:: Supplied data ::

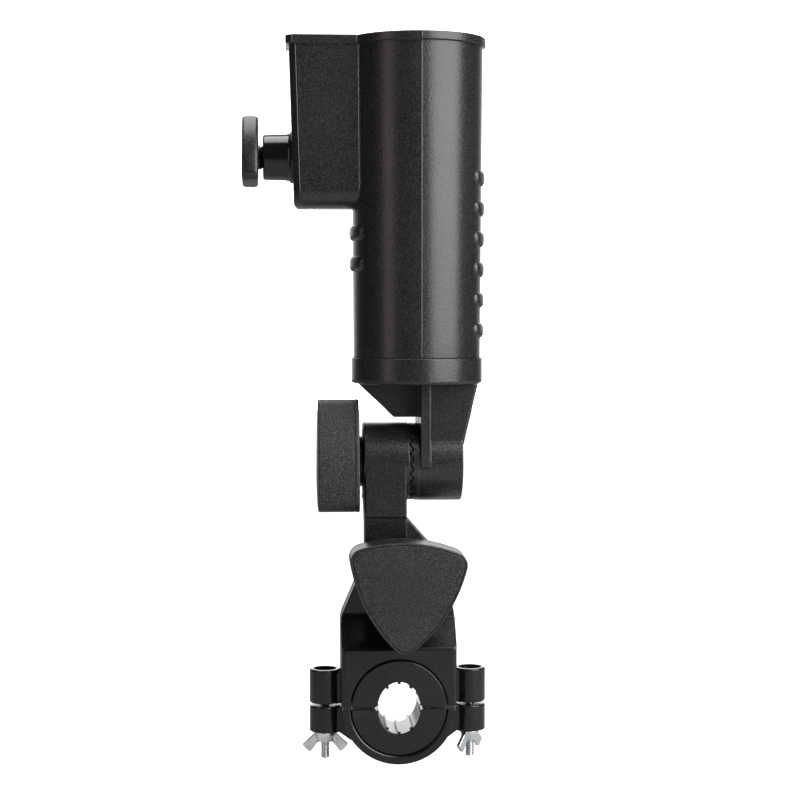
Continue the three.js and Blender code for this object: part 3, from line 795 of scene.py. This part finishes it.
def gusset_and_spine():
    """The thin gusset under the cup and the rib that crosses it beside the drum."""
    top = CUP_BOTTOM + 0.8
    gusset = prism("Y", rounded([
        (-18.4, top),
        (-1.9, GUSSET_BOTTOM, 1.0),
        (DRUM_LEFT + 2, GUSSET_BOTTOM),
        (DRUM_LEFT + 2, top),
    ]), -GUSSET_HALF, GUSSET_HALF)
    spine = prism("X", [
        (-SPINE_HALF, SPINE_BOTTOM),
        (SPINE_HALF, SPINE_BOTTOM),
        (SPINE_HALF + 0.4, top),
        (-SPINE_HALF - 0.4, top),
    ], DRUM_LEFT, SPINE_RIGHT)
    return gusset, spine


def tube_base():
    centre = (0, TILT_Z)
    drum = rod("X", DRUM_RADIUS, DRUM_LEFT, DRUM_RIGHT, centre, 128)
    body = soften(add(cup(), neck(), *gusset_and_spine(), drum), 0.5)
    collar = rod("X", COLLAR_RADIUS, DRUM_LEFT - 1.7, DRUM_LEFT + 1, centre, 128)
    teeth = tooth_ring("X", centre, DRUM_LEFT - 1, TILT_TEETH_X + TOOTH_GAP)
    body = add(body, collar, teeth, cup_seam(-1), cup_seam(1))
    return cut(
        body,
        rod("X", TOOTH_INNER, 0, DRUM_LEFT, centre),
        rod("X", M6_HOLE, 0, DRUM_RIGHT + 1, centre, 40),
        hex_recess("X", M6_FLATS, centre, DRUM_RIGHT - HEAD_RECESS, DRUM_RIGHT + 1),
    )


# ---------- arm ----------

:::

Objective: Reproduce, please, the lines of the material from its first line down to the line containing "return gusset, spine", keeping both ends and nothing beyond them.

Response to this task:
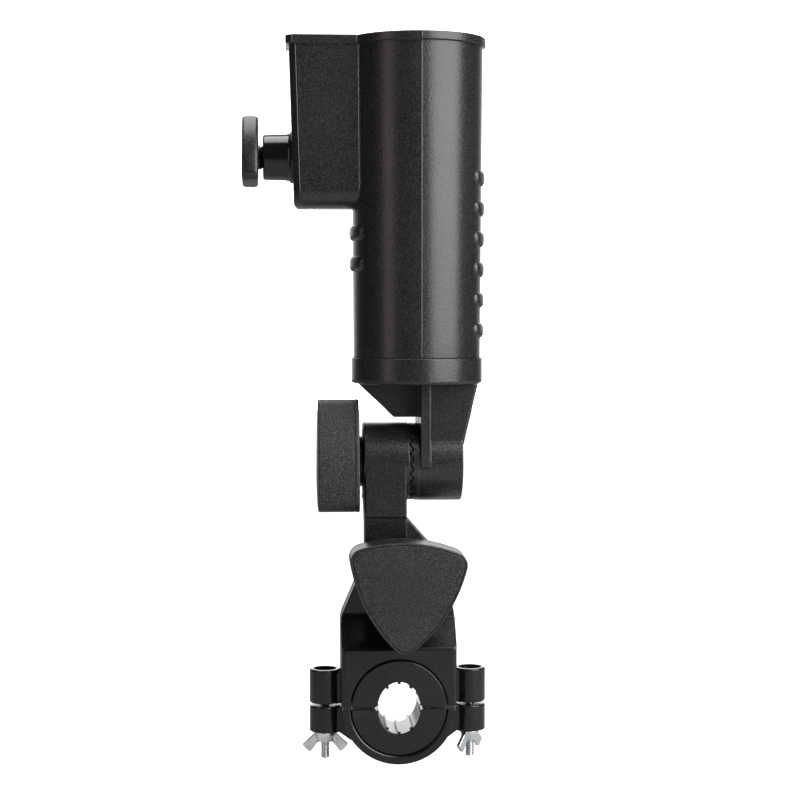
Continue the three.js and Blender code for this object: part 3, from line 795 of scene.py. This part finishes it.
def gusset_and_spine():
    """The thin gusset under the cup and the rib that crosses it beside the drum."""
    top = CUP_BOTTOM + 0.8
    gusset = prism("Y", rounded([
        (-18.4, top),
        (-1.9, GUSSET_BOTTOM, 1.0),
        (DRUM_LEFT + 2, GUSSET_BOTTOM),
        (DRUM_LEFT + 2, top),
    ]), -GUSSET_HALF, GUSSET_HALF)
    spine = prism("X", [
        (-SPINE_HALF, SPINE_BOTTOM),
        (SPINE_HALF, SPINE_BOTTOM),
        (SPINE_HALF + 0.4, top),
        (-SPINE_HALF - 0.4, top),
    ], DRUM_LEFT, SPINE_RIGHT)
    return gusset, spine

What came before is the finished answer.